First and foremost, Coolpix A has no viewfinder. Fujifilm, on the other hand, monsters the Nikon with not one, but two – an optical one as well as current state-of-the-art EVF. I even dare say this alone will be worth the extra size and weight of Fujifilm’s venerable compact for many. I understand size is a factor, but really, Nikon, this is a flagship compact you’ve announced. Do they really want customers to pay extra for an optional viewfinder? I bet they do. Question is – will customers feel that’s fair? When Sony announced the $2800 RX-1, lack of an EVF instantly put me and many other photographers off. Nikon has just made that exact same mistake, unfortunately. Lack of a viewfinder is not all, though. There’s the contrast-based AF. It may be too early to judge, especially with Olympus OM-D putting up a very convincing fight against all the hybrid AF cameras out there, but both phase- and contrast-detect systems have generally proved to be both quicker and more reliable. More than that, Nikon was one of the first to implement such a system into their 1 series cameras.
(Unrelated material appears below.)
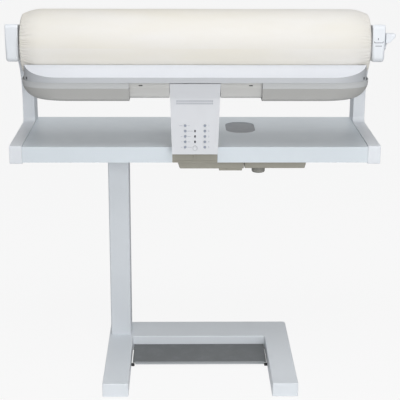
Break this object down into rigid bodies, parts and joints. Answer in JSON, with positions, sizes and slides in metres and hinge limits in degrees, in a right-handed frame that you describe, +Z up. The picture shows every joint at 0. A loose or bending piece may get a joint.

Why omit hybrid AF from their flagship compact camera that costs more?
As I’ve mentioned, the 16.2 megapixel sensor used in this camera should be extremely good. But in all fairness, the 16 megapixel X-Trans unit found in Fujifilm’s X100s is probably a little better in terms of sharpness and high ISO noise, so technical quality is not a reason to choose the Coolpix. Fujifilm also seems to offer a little more direct control and is easier to operate because of that. Looking at the paper, there’s more reasons why Coolpix A causes doubt. The 18.5mm f/2.8 Nikkor lens is both a positive and a negative of the camera. While very suitable for street and indoors photography, it’s not the best choice as an all-rounder – simply too wide for that. Fujifilm’s 35mm equivalent lens with a faster maximum aperture of f/2 is much more versatile as far as prime lenses go, and will work well with a broader range of subjects. You can almost forgive the relative slowness of the Nikkor because of its small size, but that focal length can be a blessing as well as a curse.
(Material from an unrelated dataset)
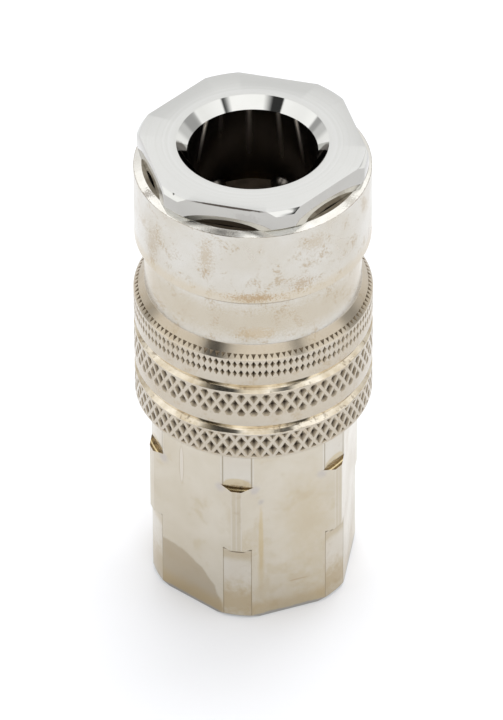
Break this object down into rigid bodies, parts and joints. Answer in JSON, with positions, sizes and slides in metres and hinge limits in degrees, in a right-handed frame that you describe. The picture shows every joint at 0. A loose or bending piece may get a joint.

Finally, we come to the price. Nikon Coolpix A will set you back around $1100. I did this with a Leica X2 before, I’m now going to do it with this Nikon. Which is not a Leica, hence forgiving such silliness is even harder. One thousand one hundred dollars for a fixed-lens compact camera that doesn’t have a viewfinder. Oh, you want a viewfinder? Well, there is an optional one. It’s optical, it’s called DF-CP1 and – mind you, I’m not joking – it will cost you a whopping (suggested, meaning it may be lower) $450. Forgive my lack of self-control, but Nikon is not Leica. What are they playing at? They even claim you can achieve shallow depth of field with the lens. Seriously? A complete novice may fall for that, but for someone who has more knowledge such a statement is a little optimistic given the wide-angle of view and focus distance needed to achieve shallow depth of field. Perhaps Nikon means shallow-er?
By no means am I saying this is a bad camera. No. It isn’t. I can tell even before I’ve had the chance to use it. But I have very serious doubts it’s $1100 good. To put that into perspective, the newly announced interchangeable Sony NEX-3N, which is almost identical in size without a lens and not unbearably bigger with one mounted, will cost you less than half that and pack a kit zoom lens with it. Of course, it doesn’t even have a mode dial. But then, price reflects that, not to mention you’d be buying into a versatile system. I therefore believe there’s nothing so expensive in the Nikon Coolpix A to justify that high price, not even exclusivity as far as the whole concept of such a camera goes. Hold on. Parts of Coolpix A are made of magnesium alloy. Could that be the reason for that frankly shocking price? Right. That’s me being ironic.
Even with all that in mind, I have strong belief it will prove to be rather popular. Perhaps more so among compact-camera users than enthusiasts, many of whom would probably prefer the X100s. Let’s not pretend, seriously. Fujifilm may be even more expensive than the Coolpix when it’s not paired with that preposterously priced viewfinder, but you also seem to get much more for your money and a much more attractive package overall.
Specifications and Pre-Order Information
Here are the main specifications of the Nikon Coolpix A compact camera:
- 16.2 megapixel CMOS sensor
- Native 100-6400 ISO range
- Contrast-detect AF system
- 4 frames per second continuous shooting
- 3″ 921k dot LCD screen
- 18.5mm f/2.8 Nikkor lens with 10cm minimum focus distance in macro mode
- Battery good for around 230 shots
- Body-only weight (with battery) 299g (0.66 lb/10.55 oz), and it’s tiny!
- Priced at approximately $1100
As always, you can pre-order the new Coolpix A from our most trusted reseller, B&H, for $1,096.95 by following one these links: black, silver. But since I’ve started this rant, and I can’t believe I’m going to say this now about a Nikon compact, but if you actually buy this thing, you either have too much money on your hand, or too little sense. Given the price, this is a stupid camera.